Its characteristics make recovery extremely difficult:
- Depths exceeding 4,000 meters in many areas
- Strong, shifting underwater currents
- Vast unexplored seabed regions
Even large debris fields can disperse quickly, making identification difficult years after impact.
Ongoing Search Efforts and Renewed Interest
Despite the official suspension of large-scale searches, interest has never fully disappeared.
Private companies and independent researchers have periodically proposed new search zones based on updated modeling techniques.
Some governments have expressed conditional openness to renewed exploration if credible new evidence emerges.
The possibility of discovery remains, however remote.
The Emotional Weight of Uncertainty
Unlike many aviation disasters where wreckage is quickly located, MH370 left families in a prolonged state of uncertainty.
This has created what psychologists describe as “ambiguous loss”—a situation where closure is delayed or incomplete.
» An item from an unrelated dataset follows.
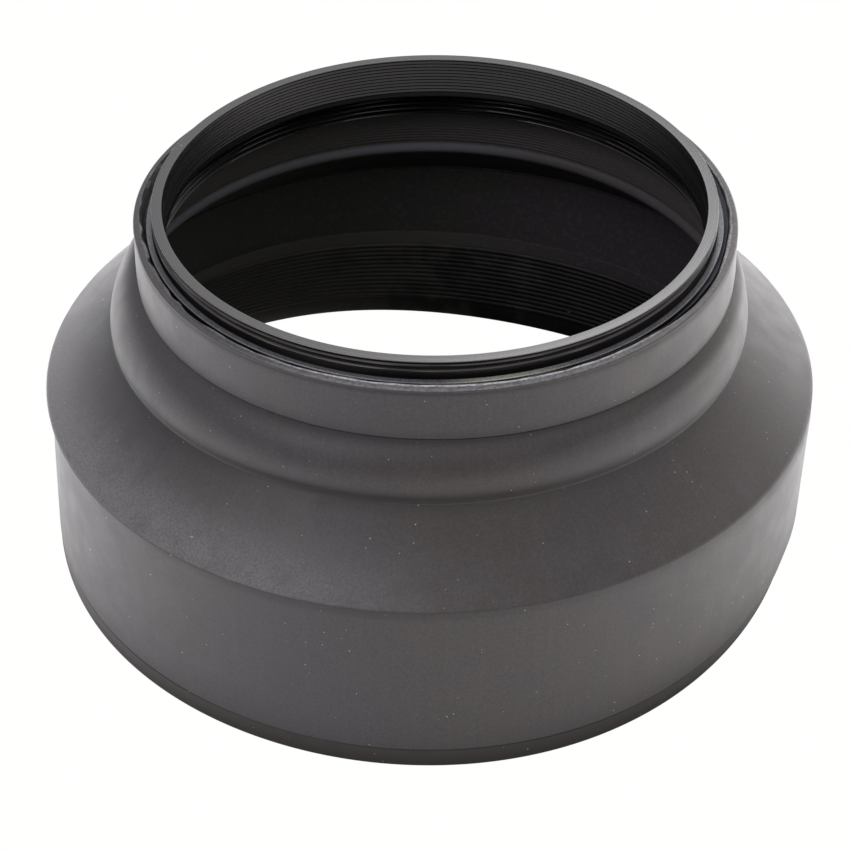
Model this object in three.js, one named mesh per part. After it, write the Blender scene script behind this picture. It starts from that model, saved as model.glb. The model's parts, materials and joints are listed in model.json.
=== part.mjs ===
// Three-position collapsible rubber lens hood for a 67 mm filter thread.
//
// Millimetres. +Z is the optical axis, from the mouth towards the lens, and the origin is the centre of
// the mouth's plane, so the hood stands on its mouth with the threaded mount ring at the top.
// Every piece is a ring round +Z. Its outline is drawn once as (radius, height) and then revolved.
// The rubber is split where it folds: two thin webs turn inside out, and the stages between them stay
// as they are. Positive travel is towards the lens and folds the hood up.

import * as THREE from "three";

// Rings
const SEGMENTS = 64; // facets round each ring
const CURVE_STEPS = 5; // straight steps along each curved stretch of an outline
const GAP = 0.3; // clearance between neighbouring pieces

// Filter thread, M67 x 0.75, drawn as closed ridges
const THREAD_R = 33.5;
const THREAD_PITCH = 0.75;
const THREAD_DEPTH = 0.6134 * THREAD_PITCH;
const THREAD_ROOT_R = THREAD_R - THREAD_DEPTH;

// Mount ring, turned aluminium
const LENS_FACE_Z = 48; // end of the male thread
const SHOULDER_Z = 45.7; // where the lens's own ring seats
const RING_FRONT_Z = 39.3; // where a filter screwed in from the front seats
const RING_R = 34.2;
const BORE_R = 32.2;
const BORE_FRONT_Z = 42.6; // step from the plain bore out to the female thread
const LIP_CHAMFER = 0.25;
const MALE_RIDGES = 2;
const FEMALE_RIDGES = 4;
const UNDERCUT_HEIGHT = 0.6; // plain stretch at the root of the male thread
const RELIEF_WIDTH = 0.1; // groove turned in the shoulder, so that the lens's ring seats clear of the thread
const RELIEF_DEPTH = 0.15;

// Glue channel round the ring, and the bead that fills it
const CHANNEL_Z = 43.1;
const CHANNEL_HEIGHT = 1.6;
const CHANNEL_DEPTH = 0.6;

// Rubber moulding
const WALL = 1.3;
const NECK_R = 35.55;
const NECK_TOP_Z = 45.6;
const REAR_FOLD_Z = 39; // crease under the neck, where the rear web is held
const BAND_R = 38.8;
const BAND_Z = 31.8; // soft crease between the two webs
const BAND_HALF_HEIGHT = 1;
const BAND_TAPER = 0.1; // how much narrower the middle band is at its top than at its crease
const WEB_FLARE = 0.75; // share of its widening that the rear web takes at once, below the neck
const WEB_KNEE = 0.8; // height that the flare takes
const RIDGE_R = 46.9;
const RIDGE_Z = 23.7; // sharp shoulder, the widest place
const RIDGE_STEP = 0.8; // how far the shoulder stands proud of the skirt
const RIDGE_LIP = 0.5;
const SKIRT_TOP_R = RIDGE_R - RIDGE_STEP;
const SKIRT_FOOT_R = 45.6;
const SKIRT_BORE_STEP_Z = 13.2; // the wall is thicker from here to the mouth
const SKIRT_BORE_STEP = 0.3;
const SKIRT_BORE_R = 44.3;
const RIM_HEIGHT = 2.8;
const RIM_ROUND = 0.4;

const black = new THREE.MeshStandardMaterial({ color: 0x17171a, roughness: 0.35, metalness: 0.8 });
const rubber = new THREE.MeshStandardMaterial({ color: 0x3a3a3b, roughness: 0.75, metalness: 0 });
const glue = new THREE.MeshStandardMaterial({ color: 0x0c0c0c, roughness: 0.5, metalness: 0 });

// The cone between the two lower creases falls at a constant slope.
const CONE_SLOPE = (RIDGE_R - BAND_R) / (BAND_Z - RIDGE_Z);
const CONE_WALL = WALL * Math.hypot(1, CONE_SLOPE); // the wall measured level instead of square to it

function coneRadius(z) {
  return BAND_R + (BAND_Z - z) * CONE_SLOPE;
}

// Draws thread ridges from the outline's last point towards +Z or -Z.
function addRidges(outline, count, rootRadius, crestRadius, startZ, direction) {
  for (let i = 0; i < count; i += 1) {
    const z = startZ + direction * i * THREAD_PITCH;
    outline.lineTo(rootRadius, z);
    outline.lineTo(crestRadius, z + (direction * THREAD_PITCH) / 2);
  }
  outline.lineTo(rootRadius, startZ + direction * count * THREAD_PITCH);
}

function mountRingOutline() {
  const outline = new THREE.Path().moveTo(THREAD_R, RING_FRONT_Z);
  outline.lineTo(RING_R, RING_FRONT_Z);
  outline.lineTo(RING_R, CHANNEL_Z);
  outline.lineTo(RING_R - CHANNEL_DEPTH, CHANNEL_Z);
  outline.lineTo(RING_R - CHANNEL_DEPTH, CHANNEL_Z + CHANNEL_HEIGHT);
  outline.lineTo(RING_R, CHANNEL_Z + CHANNEL_HEIGHT);
  outline.lineTo(RING_R, SHOULDER_Z);
  outline.lineTo(THREAD_R + RELIEF_WIDTH, SHOULDER_Z);
  outline.lineTo(THREAD_R + RELIEF_WIDTH, SHOULDER_Z - RELIEF_DEPTH);
  outline.lineTo(THREAD_ROOT_R, SHOULDER_Z - RELIEF_DEPTH);
  addRidges(outline, MALE_RIDGES, THREAD_ROOT_R, THREAD_R, SHOULDER_Z + UNDERCUT_HEIGHT, 1);
  outline.lineTo(THREAD_R - LIP_CHAMFER, LENS_FACE_Z);
  outline.lineTo(BORE_R + LIP_CHAMFER, LENS_FACE_Z);
  outline.lineTo(BORE_R, LENS_FACE_Z - LIP_CHAMFER);
  outline.lineTo(BORE_R, BORE_FRONT_Z);
  addRidges(outline, FEMALE_RIDGES, THREAD_R, THREAD_ROOT_R, BORE_FRONT_Z, -1);
  return outline;
}

function glueBeadOutline() {
  const floor = RING_R - CHANNEL_DEPTH + GAP;
  const outline = new THREE.Path().moveTo(floor, CHANNEL_Z + GAP);
  outline.lineTo(RING_R, CHANNEL_Z + GAP);
  outline.lineTo(RING_R, CHANNEL_Z + CHANNEL_HEIGHT - GAP);
  outline.lineTo(floor, CHANNEL_Z + CHANNEL_HEIGHT - GAP);
  return outline;
}

function neckSleeveOutline() {
  const inner = RING_R + GAP;
  const foot = REAR_FOLD_Z + GAP / 2;
  const round = (NECK_R - inner) / 2;
  const outline = new THREE.Path().moveTo(inner, foot);
  outline.lineTo(NECK_R, foot);
  outline.lineTo(NECK_R, NECK_TOP_Z - round);
  outline.quadraticCurveTo(NECK_R, NECK_TOP_Z, NECK_R - round, NECK_TOP_Z);
  outline.lineTo(inner, NECK_TOP_Z);
  return outline;
}

// Flares out of the neck at once and then falls steeply to the middle band.
function rearFoldWebOutline() {
  const top = REAR_FOLD_Z - GAP / 2;
  const foot = BAND_Z + BAND_HALF_HEIGHT + GAP / 2;
  const middle = (top + foot) / 2;
  const footR = BAND_R - BAND_TAPER;
  const flareR = NECK_R + WEB_FLARE * (footR - NECK_R);
  const outline = new THREE.Path().moveTo(footR - WALL, foot);
  outline.lineTo(footR, foot);
  outline.bezierCurveTo(flareR, middle, flareR, top - WEB_KNEE, NECK_R, top);
  outline.lineTo(NECK_R - WALL, top);
  outline.bezierCurveTo(flareR - WALL, top - 2 * WEB_KNEE, flareR - WALL, middle, footR - WALL, foot);
  return outline;
}

function middleBandOutline() {
  const top = BAND_Z + BAND_HALF_HEIGHT;
  const foot = BAND_Z - BAND_HALF_HEIGHT;
  const outline = new THREE.Path().moveTo(coneRadius(foot) - CONE_WALL, foot);
  outline.lineTo(coneRadius(foot), foot);
  outline.quadraticCurveTo(BAND_R, BAND_Z, BAND_R - BAND_TAPER, top);
  outline.lineTo(BAND_R - BAND_TAPER - WALL, top);
  outline.quadraticCurveTo(BAND_R - WALL, BAND_Z, coneRadius(foot) - CONE_WALL, foot);
  return outline;
}

function frontFoldWebOutline() {
  const top = BAND_Z - BAND_HALF_HEIGHT - GAP;
  const foot = RIDGE_Z + WALL + GAP / 2;
  const outline = new THREE.Path().moveTo(coneRadius(foot) - CONE_WALL, foot);
  outline.lineTo(coneRadius(foot), foot);
  outline.lineTo(coneRadius(top), top);
  outline.lineTo(coneRadius(top) - CONE_WALL, top);
  return outline;
}

function frontSkirtOutline() {
  const top = RIDGE_Z + WALL - GAP / 2;
  const foot = RIM_HEIGHT + GAP / 2;
  const outline = new THREE.Path().moveTo(SKIRT_BORE_R, foot);
  outline.lineTo(SKIRT_FOOT_R, foot);
  outline.lineTo(SKIRT_TOP_R, RIDGE_Z - RIDGE_LIP - RIDGE_STEP / 2);
  outline.lineTo(RIDGE_R, RIDGE_Z - RIDGE_LIP);
  outline.lineTo(RIDGE_R, RIDGE_Z);
  outline.lineTo(coneRadius(top), top);
  outline.lineTo(coneRadius(top) - CONE_WALL, top);
  outline.lineTo(SKIRT_TOP_R - WALL, RIDGE_Z - RIDGE_LIP);
  outline.lineTo(SKIRT_BORE_R + SKIRT_BORE_STEP, SKIRT_BORE_STEP_Z + SKIRT_BORE_STEP);
  outline.lineTo(SKIRT_BORE_R, SKIRT_BORE_STEP_Z);
  return outline;
}

function frontRimOutline() {
  const top = RIM_HEIGHT - GAP / 2;
  const outline = new THREE.Path().moveTo(SKIRT_BORE_R + RIM_ROUND, 0);
  outline.lineTo(SKIRT_FOOT_R - RIM_ROUND, 0);
  outline.quadraticCurveTo(SKIRT_FOOT_R, 0, SKIRT_FOOT_R, RIM_ROUND);
  outline.lineTo(SKIRT_FOOT_R, top);
  outline.lineTo(SKIRT_BORE_R, top);
  outline.lineTo(SKIRT_BORE_R, RIM_ROUND);
  outline.quadraticCurveTo(SKIRT_BORE_R, 0, SKIRT_BORE_R + RIM_ROUND, 0);
  return outline;
}

// Revolves a closed outline, drawn with the rubber or metal on its left, into a solid ring.
function ring(name, outline, material) {
  outline.closePath();
  const geometry = new THREE.LatheGeometry(outline.getPoints(CURVE_STEPS), SEGMENTS);
  geometry.rotateX(Math.PI / 2);
  const mesh = new THREE.Mesh(geometry, material);
  mesh.name = name;
  return mesh;
}

const group = new THREE.Group();
group.add(ring("mount_ring", mountRingOutline(), black));
group.add(ring("adhesive_bead", glueBeadOutline(), glue));
group.add(ring("neck_sleeve", neckSleeveOutline(), rubber));
group.add(ring("rear_fold_web", rearFoldWebOutline(), rubber));
group.add(ring("middle_band", middleBandOutline(), rubber));
group.add(ring("front_fold_web", frontFoldWebOutline(), rubber));
group.add(ring("front_skirt", frontSkirtOutline(), rubber));
group.add(ring("front_rim", frontRimOutline(), rubber));

export default group;
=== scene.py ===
"""Three-position rubber lens hood: fine meshes, materials, floor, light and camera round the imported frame.

Outlines are drawn in millimetres as (radius, height) points, with the rubber or metal on the left of the
line, and revolved round +Z. Azimuth 0 is +X and 90 degrees is +Y; the camera stands at about -90.
"""

import json
import math

import bpy
import numpy as np
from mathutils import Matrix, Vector


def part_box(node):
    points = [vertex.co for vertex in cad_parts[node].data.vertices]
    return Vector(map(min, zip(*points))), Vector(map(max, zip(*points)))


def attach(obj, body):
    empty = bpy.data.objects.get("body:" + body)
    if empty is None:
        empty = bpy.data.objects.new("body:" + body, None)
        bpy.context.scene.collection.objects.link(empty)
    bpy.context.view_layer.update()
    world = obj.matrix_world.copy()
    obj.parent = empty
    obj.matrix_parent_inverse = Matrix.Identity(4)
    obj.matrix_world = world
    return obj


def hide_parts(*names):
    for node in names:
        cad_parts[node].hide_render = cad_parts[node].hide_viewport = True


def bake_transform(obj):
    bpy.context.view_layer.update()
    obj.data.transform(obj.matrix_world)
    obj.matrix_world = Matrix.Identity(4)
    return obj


MM = 0.001
SEGMENTS = 320  # points round each ring
CREASE = math.radians(26)  # an edge that turns by more than this is shaded sharp

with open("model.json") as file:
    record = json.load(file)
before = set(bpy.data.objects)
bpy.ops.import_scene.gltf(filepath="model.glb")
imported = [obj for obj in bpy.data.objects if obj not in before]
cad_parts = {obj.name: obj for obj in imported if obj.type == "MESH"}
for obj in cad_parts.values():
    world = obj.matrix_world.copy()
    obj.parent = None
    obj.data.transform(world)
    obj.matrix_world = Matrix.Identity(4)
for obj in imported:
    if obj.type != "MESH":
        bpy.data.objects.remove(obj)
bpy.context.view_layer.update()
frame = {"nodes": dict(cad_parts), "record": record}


# ---------------------------------------------------------------- measures, in mm, read from the frame


def profile(node):
    """The CAD node's vertices as (radius, height) pairs, in mm, lowest radius first."""
    points = [v.co / MM for v in frame["nodes"][node].data.vertices]
    return sorted((math.hypot(p.x, p.y), p.z) for p in points)


def top(node):
    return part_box(node)[1].z / MM


def foot(node):
    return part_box(node)[0].z / MM


def mount_height(name):
    found = next(m for m in frame["record"]["mounts"] if m["name"] == name)
    return found["pos_m"][2] / MM


LENS_FACE_Z = top("mount_ring")
RING_FRONT_Z = foot("mount_ring")
SHOULDER_Z = mount_height("lens_shoulder")
BORE_R = profile("mount_ring")[0][0]
RING_R = profile("mount_ring")[-1][0]
NECK_R = profile("neck_sleeve")[-1][0]
NECK_TOP_Z = top("neck_sleeve")
REAR_FOLD_Z = (foot("neck_sleeve") + top("rear_fold_web")) / 2
BAND_Z = (top("middle_band") + foot("middle_band")) / 2
RIDGE_R, RIDGE_Z = profile("front_skirt")[-1]
RIM_Z = (top("front_rim") + foot("front_skirt")) / 2
RIM_R = profile("front_rim")[-1][0]
MOUTH_R = profile("front_rim")[0][0]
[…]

Families continue to advocate for renewed searches, driven by the belief that answers still exist somewhere on the ocean floor.
The Enduring Mystery
The disappearance of MH370 remains unresolved because it sits at the intersection of:
- Technology limitations
- Human decision-making
- Environmental complexity
- Incomplete physical evidence
Each layer of analysis adds insight, but none fully resolves the puzzle.
This is why the case continues to be studied, discussed, and revisited.
Conclusion: A Question the Ocean Still Holds
Eleven years after its disappearance, Malaysia Airlines Flight 370 remains one of the most compelling unresolved events in modern aviation history.
Despite advances in technology, satellite analysis, and ocean mapping, the final resting place of the aircraft has not been definitively confirmed.
What makes MH370 unique is not only its disappearance, but the silence that followed it—a silence that continues to resist explanation.
For aviation experts, it remains a case study in the limits of tracking and recovery.
For families, it remains a deeply personal loss without full closure.
For the world, it remains a reminder that even in an age of satellites and global connectivity, some mysteries can still drift beyond reach.